Why Is It That Customer Experience Is So Poor In The UK?
How is it that an institution whose purpose is to provide care treats a human being like an object? Let’s be clear I was treated as an object – to be processed according to the rules. I did not encounter any humanity at all. The people I encountered could be replaced by robots – the level of humanity would not be reduced one iota.
In Zen And The Art Of Motorcycle Maintenance, the main character tells his traveling companions that his son has been diagnosed with mental illness. Now lets following the dialogue:
‘What do the psychiatrists think?’ John asks.
‘Nothing. I stopped it.’
‘Is that good?’
‘I don’t know……..’
‘That doesn’t sound right.’
‘No one else thinks so either…..’
‘But why?’ asks Sylvia.
‘I don’t know why…..it’s just that….I don’t know…they’re not kin’…Surprising word, I think to myself, never used it before. Not of kin….sounds like hillbilly talk….not of a kind……same root…..kindness, too…..they can’t have real kindness toward him, they’re not his kin……That’s exactly the feeling.
Old world, so ancient its almost drowned out. What a change through the centuries. Now anyone can be ‘kind.’ And everybody’s supposed to be. Except that long ago it was something that you were born into and couldn’t help. Now it’s just a faked-up attitude half the time, like teachers the first day of class. But what do they really know about kindness who are not kin?

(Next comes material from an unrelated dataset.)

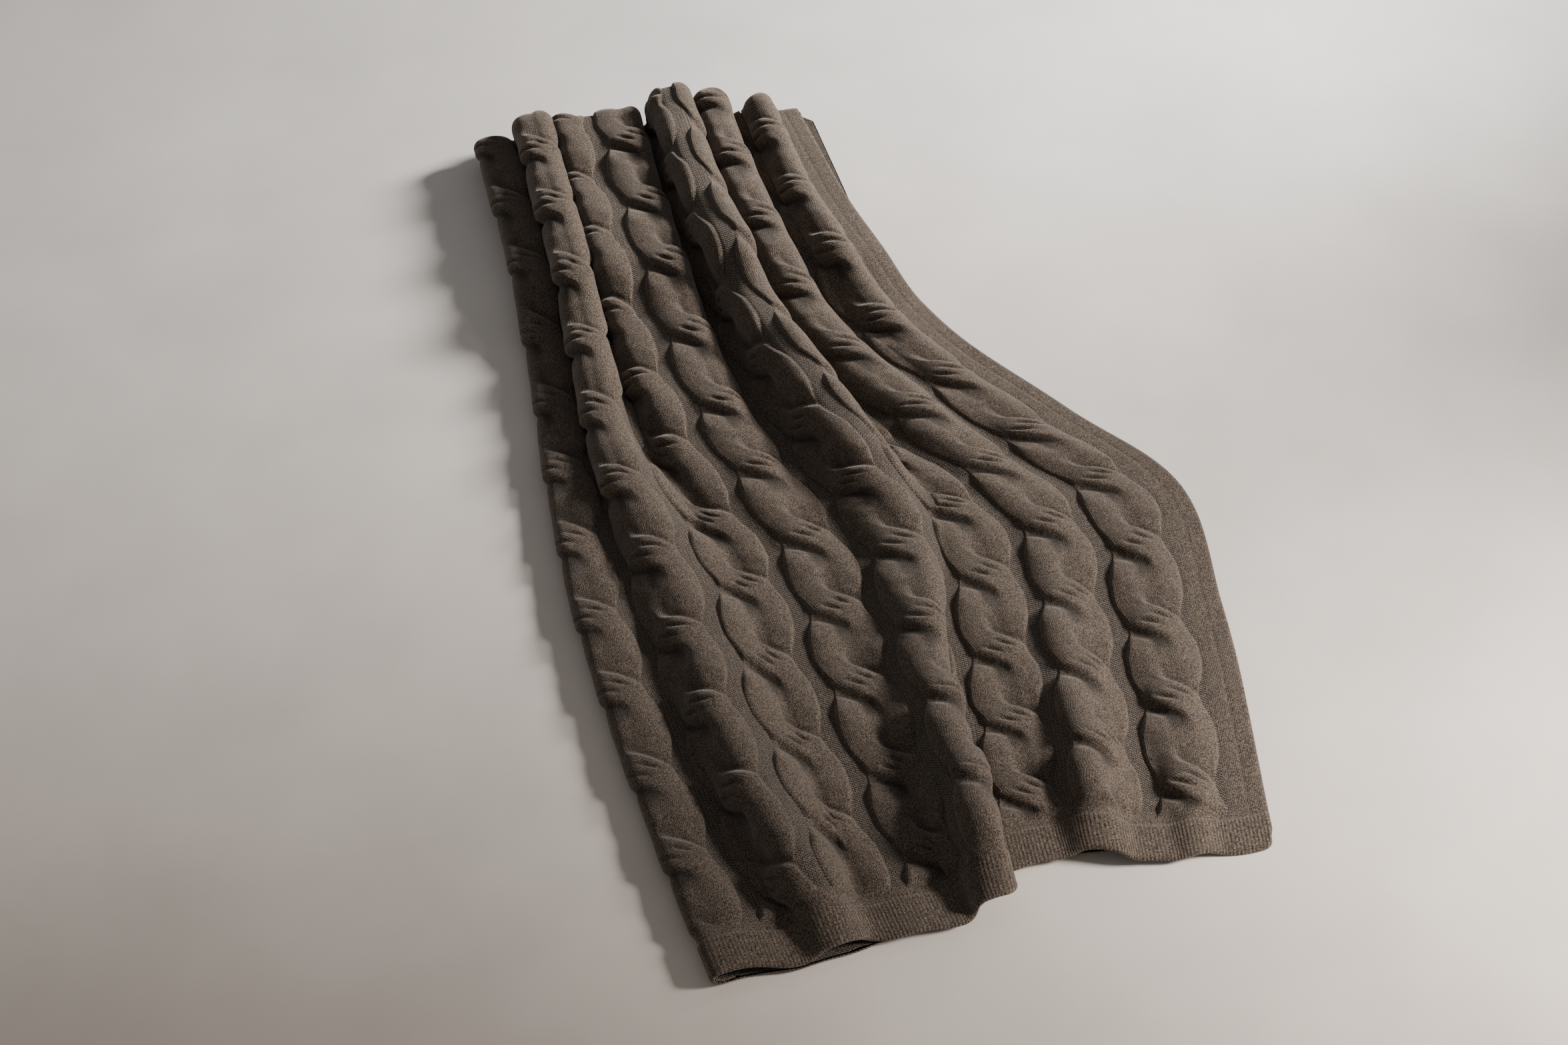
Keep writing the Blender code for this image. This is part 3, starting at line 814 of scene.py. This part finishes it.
def baking_map(across, along, segments):
    """Corner places on a square, with a long strip cut into segments laid side by side."""
    along = along[:, 0]
    borders = np.linspace(along[0], along[-1], segments + 1)
    segment = np.searchsorted(borders[1:-1], (along[:-1] + along[1:]) / 2, side="right")
    start = np.array([along[:-1][segment == k].min() for k in range(segments)])
    stop = np.array([along[1:][segment == k].max() for k in range(segments)])
    tall = (stop - start).max()
    u = (across - across[0]) / (across[-1] - across[0])
    u = np.stack([u[:-1], u[1:], u[1:], u[:-1]], axis=-1)[None]
    u = (segment[:, None, None] + MAP_EDGE + (1 - 2 * MAP_EDGE) * u) / segments
    near, far = (along[:-1] - start[segment]) / tall, (along[1:] - start[segment]) / tall
    v = MAP_EDGE + (1 - 2 * MAP_EDGE) * np.stack([near, near, far, far], axis=-1)[:, None]
    return surface_map(u, np.broadcast_to(v, u.shape))


def knit_map(cloth, cut, faces):
    """Corner places counted in wales and courses, along each strand where there is one."""
    across, along = cloth.across[:, cut], cloth.along[:, cut]
    wale = corner_values(across / WALE, faces)
    rises = [corner_values(rise[:, cut], faces).mean(1) for rise in cloth.rises]
    wales = [corner_values(wales[:, cut], faces) for wales in cloth.wales]
    by_side = corner_values(cloth.by_side[:, cut], faces).mean(1) > 0.5
    for first, second, chosen in ((0, 1, ~by_side), (2, 3, by_side)):
        stranded = chosen & (np.maximum(rises[first], rises[second]) > 0)
        higher = rises[first] >= rises[second]
        wale = np.where((stranded & higher)[:, None], wales[first], wale)
        wale = np.where((stranded & ~higher)[:, None], wales[second], wale)
    return surface_map(wale, corner_values(along / COURSE, faces))


def put_mesh(name, points, faces, material, maps, values, normals=None):
    """A piece of the throw from arrays: its points and faces, surface maps and values at points."""
    mesh = bpy.data.meshes.new(name)
    points = points.reshape(-1, 3)
    mesh.vertices.add(len(points))
    mesh.vertices.foreach_set("co", points.astype(np.float32).ravel())
    mesh.loops.add(faces.size)
    mesh.loops.foreach_set("vertex_index", faces.astype(np.int32).ravel())
    mesh.polygons.add(len(faces))
    mesh.polygons.foreach_set("loop_start", np.arange(0, faces.size, 4, dtype=np.int32))
    mesh.update(calc_edges=True)
    mesh.validate()
    for label, corner in maps.items():
        layer = mesh.uv_layers.new(name=label)
        layer.data.foreach_set("uv", corner.astype(np.float32).ravel())
    for label, at_points in values.items():
        layer = mesh.attributes.new(label, "FLOAT", "POINT")
        layer.data.foreach_set("value", at_points.astype(np.float32).ravel())
    mesh.shade_smooth()
    if normals is not None:
        mesh.normals_split_custom_set_from_vertices(normals.reshape(-1, 3).astype(np.float32).tolist())
    mesh.materials.append(material)
    piece = bpy.data.objects.new(name, mesh)
    bpy.context.scene.collection.objects.link(piece)
    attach(piece, "root")
    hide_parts("blanket")
    return piece


def make_strips(cloth, material):
    """The face of the cloth: the turned side, the cables that show and the side band."""
    names = list(cloth.strips)
    made = []
    for name, following in zip(names, names[1:]):
        cut = slice(cloth.strips[name], cloth.strips[following] + 1)
        points = cloth.face[:, cut]
        faces = quads(*points.shape[:2])
        segments = SEGMENTS.get(name, SEGMENTS_OF_A_CABLE)
        maps = {
            "OFBake": baking_map(cloth.flat[cut], cloth.along[:, cut], segments),
            "Knit": knit_map(cloth, cut, faces),
        }
        values = {label: getattr(cloth, label)[:, cut] for label in ("purl", "painted_shade", "ribbed")}
        made.append(put_mesh(name, points, faces, material, maps, values, cloth.normal[:, cut]))
    return made


def thinned(count):
    """Every few of a count of lines, and always the last one."""
    picked = np.arange(0, count, BACK_EVERY)
    return picked if picked[-1] == count - 1 else np.append(picked, count - 1)


def make_back(cloth, material):
    """The whole back of the cloth, from edge to edge."""
    pick = np.ix_(thinned(cloth.back.shape[0]), thinned(cloth.back.shape[1]))
    points, across, along = cloth.back[pick], cloth.across[pick], cloth.along[pick]
    faces = quads(*points.shape[:2])[:, ::-1]
    maps = {
        "OFBake": surface_map(corner_values(across / WIDTH, faces), corner_values(along / LENGTH, faces)),
        "Knit": surface_map(corner_values(across / WALE, faces), corner_values(along / COURSE, faces)),
    }
    return put_mesh("back", points, faces, material, maps, {"purl": np.ones(across.shape)})


class Graph:
    """Short ways to add shader nodes to a material."""

    def __init__(self, material):
        material.use_nodes = True
        self.tree = material.node_tree
        self.shader = self.tree.nodes["Principled BSDF"]

    def put(self, socket, value):
        """Links a socket to another one, or gives it a constant."""
        if isinstance(value, bpy.types.NodeSocket):
            self.tree.links.new(value, socket)
        else:
            socket.default_value = value

    def node(self, kind, **values):
        """A new node, with its settings and inputs given by name."""
        made = self.tree.nodes.new(kind)
        for key, value in values.items():
            if hasattr(made, key):
                setattr(made, key, value)
            else:
                self.put(made.inputs[key.replace("_", " ")], value)
        return made

    def value_at_points(self, label):
        return self.node("ShaderNodeAttribute", attribute_name=label).outputs["Fac"]

    def place(self):
        return self.node("ShaderNodeTexCoord").outputs["Object"]

    def math(self, operation, *values):
        made = self.tree.nodes.new("ShaderNodeMath")
        made.operation = operation
        for socket, value in zip(made.inputs, values):
            self.put(socket, value)
        return made.outputs[0]

    def wave(self, turns, kind="SINE"):
        """The sine or cosine of a number of whole turns."""
        return self.math(kind, self.math("MULTIPLY", turns, 2 * math.pi))

    def between(self, value, low, high, new_low, new_high):
        """The value, moved from the range low to high to the new range and kept inside it."""
        made = self.tree.nodes.new("ShaderNodeMapRange")
        for socket, part in zip(made.inputs, (value, low, high, new_low, new_high)):
            self.put(socket, part)
        return made.outputs[0]

    def varied(self, noise, share):
        """A shade that the noise moves up and down from 1 by a share."""
        return self.between(noise, *NOISE_SPREAD, 1 - share, 1 + share)

    def mix(self, share, first, second):
        """A number that goes from the first to the second as the share goes from 0 to 1."""
        return self.math("MULTIPLY_ADD", self.math("SUBTRACT", second, first), share, first)

    def blend(self, share, first, second):
        """The same with two colours."""
        made = self.tree.nodes.new("ShaderNodeMix")
        made.data_type = "RGBA"
        colour_sockets = [socket for socket in made.inputs if socket.type == "RGBA"]
        self.put(made.inputs["Factor"], share)
        self.put(colour_sockets[0], first)
        self.put(colour_sockets[1], second)
        return next(socket for socket in made.outputs if socket.type == "RGBA")

    def noise(self, where, size, detail):
        """Noise whose largest spots have this size."""
        made = self.node("ShaderNodeTexNoise", Vector=where, Scale=1 / size, Detail=detail)
        return made.outputs["Fac"]

    def paint(self, colour, shade):
        """Gives the shader the colour, made darker or brighter by the shade."""
        scaled = self.node("ShaderNodeVectorMath", operation="SCALE", Scale=shade)
        self.put(scaled.inputs[0], colour)
        self.put(self.shader.inputs["Base Color"], scaled.outputs[0])


def knit_stitches(g, wale, course):
    """Heights from 0 to 1, where the two legs of each stitch slope away from its wale's middle."""
    from_middle = g.math("ABSOLUTE", g.math("SUBTRACT", g.math("FRACT", wale), 0.5))
    leg = g.math("POWER", g.math("ABSOLUTE", g.wave(from_middle)), LEG_ROUND)
    turns = g.wave(g.math("MULTIPLY_ADD", from_middle, -LEG_SLOPE, course))
    return g.math("MULTIPLY", leg, g.between(turns, -1, 1, LEG_GAP, 1))


def purl_stitches(g, wale, course):
    """Heights from 0 to 1 of the short crosswise waves on the knit's other side."""
    waved = g.math("MULTIPLY_ADD", g.wave(wale), PURL_WAVE, course)
    return g.between(g.wave(waved), -1, 1, 0, 1)


def hem_ribs(g, wale):
    """Heights from 0 to 1 of upright ribs, one to a wale."""
    return g.between(g.wave(wale, "COSINE"), -1, 1, 0, 1)


def knit_material():
    """Fine stocking stitch with its purl side in the sunken bands, in heathered wool, with shade painted
    between the stitches and in the cables' hollows and creases.
    """
    material = bpy.data.materials.new("knit_wool")
    g = Graph(material)
    place = g.place()
    split = g.node("ShaderNodeSeparateXYZ", Vector=g.node("ShaderNodeUVMap", uv_map="Knit").outputs[0])
    wale, course = split.outputs[0], split.outputs[1]
    # the last of these values at points is the painted shade of the hollows and creases
    purl, ribbed, painted_shade = (g.value_at_points(label) for label in ("purl", "ribbed", "painted_shade"))

    def by_stitch(knit_value, purl_value, rib_value):
        """The one of three values that goes with the kind of stitch at a place."""
        return g.between(ribbed, 0, 1, g.between(purl, 0, 1, knit_value, purl_value), rib_value)

    stitched = g.mix(purl, knit_stitches(g, wale, course), purl_stitches(g, wale, course))
    stitched = g.mix(ribbed, stitched, hem_ribs(g, wale))
    fibre = g.noise(place, FIBRE, detail=2)
    high = by_stitch(STITCH_HIGH, PURL_HIGH, RIB_HIGH)
    height = g.math("MULTIPLY_ADD", stitched, high, g.math("MULTIPLY", fibre, FIBRE_HIGH))
    bumped = g.node("ShaderNodeBump", Height=height, Strength=1.0, Distance=1.0)

    heather = g.between(g.noise(place, HEATHER, detail=2), *HEATHERED, 0, 1)
    # painted shade in the gaps between stitches, darkest where a stitch is lowest; the grain and the
    # clouds below are the wool's own random tone
    shade = g.between(stitched, 0, 1, by_stitch(GAP_PAINTED_SHADE, PURL_GAP_PAINTED_SHADE, RIB_GAP_PAINTED_SHADE), 1)
    shade = g.math("MULTIPLY", shade, g.varied(g.noise(place, CLOUDS, detail=1), CLOUDY))
    shade = g.math("MULTIPLY", shade, g.varied(fibre, FIBRE_SHADE))
    # painted shade in the cables' hollows and creases, down to DEEP_SHADE of the brightness at the
    # deepest
    shade = g.math("MULTIPLY", shade, g.between(painted_shade, 0, 1, 1, DEEP_SHADE))
    g.paint(g.blend(heather, WOOL_DARK, WOOL_PALE), shade)

    g.put(g.shader.inputs["Normal"], bumped.outputs[0])
    g.put(g.shader.inputs["Roughness"], g.between(stitched, 0, 1, *WOOL_ROUGH))
    g.shader.inputs["Specular IOR Level"].default_value = WOOL_SPECULAR
    g.shader.inputs["Sheen Weight"].default_value = SHEEN
    g.shader.inputs["Sheen Roughness"].default_value = SHEEN_ROUGH
    g.shader.inputs["Sheen Tint"].default_value = SHEEN_TINT
    return material


def floor_material():
    """A pale matt floor, warmer on the near side, with faint patches."""
    material = bpy.data.materials.new("pale_floor")
    g = Graph(material)
    place = g.place()
    y = g.node("ShaderNodeSeparateXYZ", Vector=place).outputs[1]
    colour = g.blend(g.between(y, *FLOOR_CHANGES, 0, 1), FLOOR_NEAR, FLOOR_FAR)
    g.paint(colour, g.varied(g.noise(place, FLOOR_MOTTLE, detail=4), MOTTLED))
    g.shader.inputs["Roughness"].default_value = FLOOR_ROUGH
    return material


def make_floor():
    half = FLOOR_SIZE / 2
    mesh = bpy.data.meshes.new("floor")
    corners_at = [(x * half, y * half, FLOOR_Z) for x, y in ((-1, -1), (1, -1), (1, 1), (-1, 1))]
    mesh.from_pydata(corners_at, [], [(0, 1, 2, 3)])
    mesh.materials.append(floor_material())
    floor = bpy.data.objects.new("floor", mesh)
    bpy.context.scene.collection.objects.link(floor)
    floor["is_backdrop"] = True


def aim(item, at):
    """Turns a lamp or a camera to look at a place."""
    direction = Vector(at) - item.location
    item.rotation_euler = direction.to_track_quat("-Z", "Y").to_euler()


def add_lamp(lamp):
    light = bpy.data.lights.new(lamp.name, "SPOT")
    light.spot_size = math.radians(lamp.cone)
    light.spot_blend = 1.0
    light.shadow_soft_size = lamp.soft
    light.energy = lamp.power
    light.color = lamp.colour
    item = bpy.data.objects.new(lamp.name, light)
    item.location = lamp.place
    bpy.context.scene.collection.objects.link(item)
    aim(item, lamp.towards)


def set_camera():
    camera = bpy.data.cameras.new("camera")
    camera.sensor_width = CAMERA_SENSOR
    camera.lens = CAMERA_LENS
    camera.shift_x, camera.shift_y = CAMERA_SHIFT
    item = bpy.data.objects.new("camera", camera)
    tilt = math.radians(CAMERA_ABOVE)
    away = Vector((0, -math.cos(tilt), math.sin(tilt)))
    item.location = Vector(CAMERA_LOOKS_AT) + CAMERA_AWAY * away
    bpy.context.scene.collection.objects.link(item)
    aim(item, CAMERA_LOOKS_AT)
    bpy.context.scene.camera = item


def set_world():
    world = bpy.data.worlds.new("studio")
    world.use_nodes = True
    background = world.node_tree.nodes["Background"]
    background.inputs["Color"].default_value = (*SKY, 1)
    background.inputs["Strength"].default_value = SKY_STRENGTH
    bpy.context.scene.world = world


def main():
    set_camera()
    cloth = Cloth()
    wool = knit_material()
    strips = make_strips(cloth, wool)
    back = make_back(cloth, wool)
    make_floor()
    for lamp in LAMPS:
        add_lamp(lamp)
    set_world()
    boxes = {"cad": SOLID_BOX, "visual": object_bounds()}
    boxes = {name: [list(corner) for corner in box] for name, box in boxes.items()}


main()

It goes over and over again through my thoughts……mein Kind – my child. There is it is in another language. Mein Kinder…..
I walked away from my visit to the hospital thinking/feeling this: Nobody here cares whether I have cancer or not. Nobody cares whether I live or not. They are indifferent to my existence. And this is true for the society I live in. Yet, here I am – the person who finds tears flowing down his cheeks whenever he remembers that one of his best friends is no longer due to brain cancer. What a difference there is between how one is treated by kin, and those who are not kin!
Now ask yourself this: Is it any different in the business world? I say that if you are truthful, you will see that which I see. And if you do see what I see then you will see the real challenge that lies at the heart of genuine customer-centricity, Customer Experience, and customer loyalty.